--- START Task inputs ---

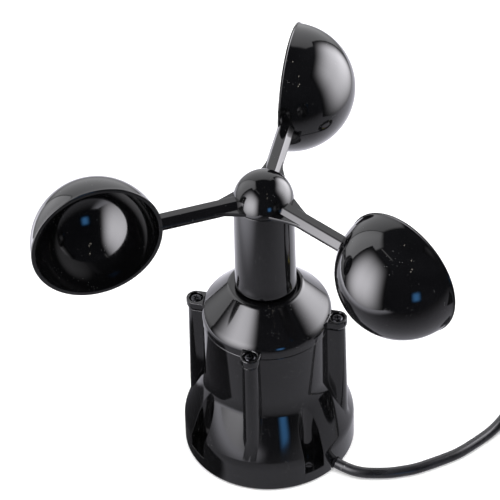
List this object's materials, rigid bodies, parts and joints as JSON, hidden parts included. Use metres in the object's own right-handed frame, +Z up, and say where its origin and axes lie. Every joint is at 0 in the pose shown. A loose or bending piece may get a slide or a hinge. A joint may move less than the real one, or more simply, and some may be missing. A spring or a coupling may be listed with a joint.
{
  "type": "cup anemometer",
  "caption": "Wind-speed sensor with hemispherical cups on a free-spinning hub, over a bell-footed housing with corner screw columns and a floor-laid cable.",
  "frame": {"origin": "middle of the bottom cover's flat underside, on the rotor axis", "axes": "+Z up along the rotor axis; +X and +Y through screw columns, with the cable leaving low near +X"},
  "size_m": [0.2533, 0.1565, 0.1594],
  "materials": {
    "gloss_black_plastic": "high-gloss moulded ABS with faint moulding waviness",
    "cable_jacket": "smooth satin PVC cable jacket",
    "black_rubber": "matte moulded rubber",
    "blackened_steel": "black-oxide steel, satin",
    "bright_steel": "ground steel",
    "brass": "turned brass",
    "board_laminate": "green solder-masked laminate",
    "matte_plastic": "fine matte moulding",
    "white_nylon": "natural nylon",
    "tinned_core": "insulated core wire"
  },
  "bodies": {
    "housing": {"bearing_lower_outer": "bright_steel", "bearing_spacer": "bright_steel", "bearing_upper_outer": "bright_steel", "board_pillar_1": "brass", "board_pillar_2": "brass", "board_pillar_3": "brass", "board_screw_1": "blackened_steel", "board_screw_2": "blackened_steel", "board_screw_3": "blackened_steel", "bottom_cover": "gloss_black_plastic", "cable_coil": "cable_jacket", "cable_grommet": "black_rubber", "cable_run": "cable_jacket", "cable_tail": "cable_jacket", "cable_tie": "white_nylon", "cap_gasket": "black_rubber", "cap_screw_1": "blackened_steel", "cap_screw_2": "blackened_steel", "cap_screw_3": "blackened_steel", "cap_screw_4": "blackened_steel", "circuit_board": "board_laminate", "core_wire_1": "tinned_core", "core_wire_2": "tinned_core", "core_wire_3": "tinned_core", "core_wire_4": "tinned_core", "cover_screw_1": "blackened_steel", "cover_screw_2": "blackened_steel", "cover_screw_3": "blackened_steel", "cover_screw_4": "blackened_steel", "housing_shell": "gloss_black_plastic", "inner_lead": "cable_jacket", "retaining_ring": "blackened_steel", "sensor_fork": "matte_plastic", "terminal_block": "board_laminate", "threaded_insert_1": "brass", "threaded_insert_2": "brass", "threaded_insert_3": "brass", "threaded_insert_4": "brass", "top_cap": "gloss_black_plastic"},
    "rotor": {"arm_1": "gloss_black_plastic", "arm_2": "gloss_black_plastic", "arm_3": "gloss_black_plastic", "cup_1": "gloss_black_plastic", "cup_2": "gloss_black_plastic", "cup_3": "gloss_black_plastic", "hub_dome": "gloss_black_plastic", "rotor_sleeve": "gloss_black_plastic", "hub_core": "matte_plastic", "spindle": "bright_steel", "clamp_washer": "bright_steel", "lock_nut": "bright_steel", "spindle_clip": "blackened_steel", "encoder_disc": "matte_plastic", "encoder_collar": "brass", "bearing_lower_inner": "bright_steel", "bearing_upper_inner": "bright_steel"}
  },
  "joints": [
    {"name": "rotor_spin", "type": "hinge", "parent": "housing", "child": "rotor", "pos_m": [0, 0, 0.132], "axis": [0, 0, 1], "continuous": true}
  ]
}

--- END Task inputs ---
--- START Task inputs ---

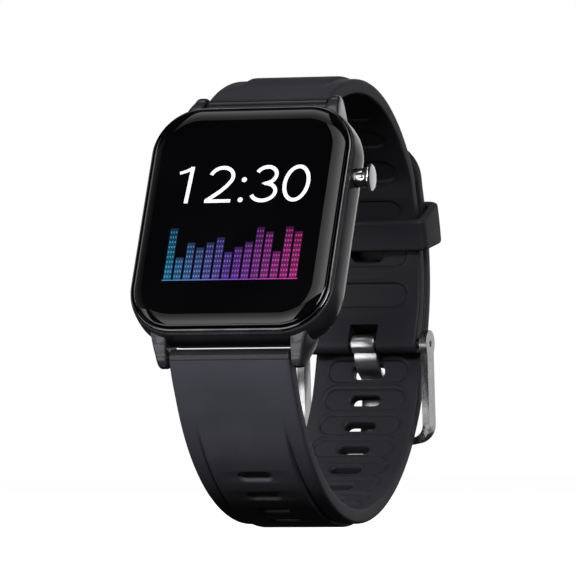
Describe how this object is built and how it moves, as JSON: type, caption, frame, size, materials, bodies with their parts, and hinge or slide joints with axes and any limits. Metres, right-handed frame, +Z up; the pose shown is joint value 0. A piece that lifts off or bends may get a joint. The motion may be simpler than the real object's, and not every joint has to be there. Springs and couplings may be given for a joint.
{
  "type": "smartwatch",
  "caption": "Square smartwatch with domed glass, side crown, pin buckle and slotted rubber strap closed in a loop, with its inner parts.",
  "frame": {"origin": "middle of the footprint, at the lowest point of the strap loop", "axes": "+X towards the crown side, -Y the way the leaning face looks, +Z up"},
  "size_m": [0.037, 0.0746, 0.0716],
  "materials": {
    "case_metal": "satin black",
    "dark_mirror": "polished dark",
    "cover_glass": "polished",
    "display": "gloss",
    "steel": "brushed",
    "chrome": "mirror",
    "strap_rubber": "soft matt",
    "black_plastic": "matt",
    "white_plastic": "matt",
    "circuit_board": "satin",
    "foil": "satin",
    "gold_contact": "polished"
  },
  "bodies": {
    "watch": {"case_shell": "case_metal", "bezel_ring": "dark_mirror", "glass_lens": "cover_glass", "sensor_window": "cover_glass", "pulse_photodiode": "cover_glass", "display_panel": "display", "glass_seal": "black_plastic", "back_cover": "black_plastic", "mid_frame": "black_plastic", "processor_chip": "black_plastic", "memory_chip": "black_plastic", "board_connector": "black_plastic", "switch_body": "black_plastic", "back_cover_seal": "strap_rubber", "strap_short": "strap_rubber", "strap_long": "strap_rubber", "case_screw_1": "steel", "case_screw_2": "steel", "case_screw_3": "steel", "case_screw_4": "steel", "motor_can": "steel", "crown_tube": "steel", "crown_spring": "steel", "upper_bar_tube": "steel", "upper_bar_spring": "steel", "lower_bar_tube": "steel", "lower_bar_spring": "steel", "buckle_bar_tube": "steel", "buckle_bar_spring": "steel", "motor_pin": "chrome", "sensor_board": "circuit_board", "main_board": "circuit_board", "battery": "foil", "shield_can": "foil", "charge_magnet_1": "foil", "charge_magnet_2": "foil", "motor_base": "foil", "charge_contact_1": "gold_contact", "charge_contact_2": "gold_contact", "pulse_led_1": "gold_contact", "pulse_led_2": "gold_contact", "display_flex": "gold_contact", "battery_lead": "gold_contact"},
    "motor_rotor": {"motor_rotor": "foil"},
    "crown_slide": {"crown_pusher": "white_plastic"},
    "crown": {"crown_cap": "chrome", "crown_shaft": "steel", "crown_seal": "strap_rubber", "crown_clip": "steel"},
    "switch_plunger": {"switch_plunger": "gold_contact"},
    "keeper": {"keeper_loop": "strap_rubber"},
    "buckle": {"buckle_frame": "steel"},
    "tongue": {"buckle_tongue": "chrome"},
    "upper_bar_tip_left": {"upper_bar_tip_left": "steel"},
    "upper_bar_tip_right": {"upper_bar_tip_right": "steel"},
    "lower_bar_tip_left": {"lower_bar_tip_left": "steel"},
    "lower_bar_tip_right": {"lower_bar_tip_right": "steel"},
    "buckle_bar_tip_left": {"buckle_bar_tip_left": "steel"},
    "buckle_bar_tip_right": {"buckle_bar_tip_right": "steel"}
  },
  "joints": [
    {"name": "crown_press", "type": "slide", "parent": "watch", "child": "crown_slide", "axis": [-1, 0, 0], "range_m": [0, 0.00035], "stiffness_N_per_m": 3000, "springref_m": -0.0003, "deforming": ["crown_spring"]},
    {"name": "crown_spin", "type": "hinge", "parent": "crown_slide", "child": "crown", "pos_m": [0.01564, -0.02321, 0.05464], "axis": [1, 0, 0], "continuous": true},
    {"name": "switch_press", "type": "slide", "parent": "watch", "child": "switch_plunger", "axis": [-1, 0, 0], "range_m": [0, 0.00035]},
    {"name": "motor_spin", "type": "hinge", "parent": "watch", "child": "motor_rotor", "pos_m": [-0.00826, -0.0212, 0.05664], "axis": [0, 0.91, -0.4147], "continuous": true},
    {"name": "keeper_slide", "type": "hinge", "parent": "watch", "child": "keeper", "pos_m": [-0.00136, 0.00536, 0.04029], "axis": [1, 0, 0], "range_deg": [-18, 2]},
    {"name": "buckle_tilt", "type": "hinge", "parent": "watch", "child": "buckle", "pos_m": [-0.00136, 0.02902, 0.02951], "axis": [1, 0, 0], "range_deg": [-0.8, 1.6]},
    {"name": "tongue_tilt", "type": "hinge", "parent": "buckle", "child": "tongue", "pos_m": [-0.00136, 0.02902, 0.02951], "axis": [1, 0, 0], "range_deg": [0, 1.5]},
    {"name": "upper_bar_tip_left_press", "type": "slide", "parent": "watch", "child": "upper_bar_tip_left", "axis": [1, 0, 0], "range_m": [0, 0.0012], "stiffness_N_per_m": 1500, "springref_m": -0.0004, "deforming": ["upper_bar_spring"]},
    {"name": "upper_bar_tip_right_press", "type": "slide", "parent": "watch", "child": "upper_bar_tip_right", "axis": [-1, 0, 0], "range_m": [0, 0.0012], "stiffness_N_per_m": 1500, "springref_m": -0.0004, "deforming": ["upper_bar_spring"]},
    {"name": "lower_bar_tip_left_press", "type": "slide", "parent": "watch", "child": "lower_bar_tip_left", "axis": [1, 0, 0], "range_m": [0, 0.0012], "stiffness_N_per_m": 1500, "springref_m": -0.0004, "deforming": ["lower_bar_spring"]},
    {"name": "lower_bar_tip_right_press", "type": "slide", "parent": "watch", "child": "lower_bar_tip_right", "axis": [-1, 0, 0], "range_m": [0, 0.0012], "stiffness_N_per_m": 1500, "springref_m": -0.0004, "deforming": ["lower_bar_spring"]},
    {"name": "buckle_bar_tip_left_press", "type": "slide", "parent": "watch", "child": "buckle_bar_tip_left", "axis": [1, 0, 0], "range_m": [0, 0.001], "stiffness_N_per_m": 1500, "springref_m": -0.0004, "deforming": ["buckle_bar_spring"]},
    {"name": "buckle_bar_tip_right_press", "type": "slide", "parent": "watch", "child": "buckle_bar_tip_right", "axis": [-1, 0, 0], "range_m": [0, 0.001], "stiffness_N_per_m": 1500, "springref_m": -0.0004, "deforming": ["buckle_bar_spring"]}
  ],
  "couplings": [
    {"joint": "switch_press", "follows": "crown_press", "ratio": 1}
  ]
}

--- END Task inputs ---

■ Stated goal
Scan the material above. Copy each line where "JSON" occurs.

■ Answer
List this object's materials, rigid bodies, parts and joints as JSON, hidden parts included. Use metres in the object's own right-handed frame, +Z up, and say where its origin and axes lie. Every joint is at 0 in the pose shown. A loose or bending piece may get a slide or a hinge. A joint may move less than the real one, or more simply, and some may be missing. A spring or a coupling may be listed with a joint.
Describe how this object is built and how it moves, as JSON: type, caption, frame, size, materials, bodies with their parts, and hinge or slide joints with axes and any limits. Metres, right-handed frame, +Z up; the pose shown is joint value 0. A piece that lifts off or bends may get a joint. The motion may be simpler than the real object's, and not every joint has to be there. Springs and couplings may be given for a joint.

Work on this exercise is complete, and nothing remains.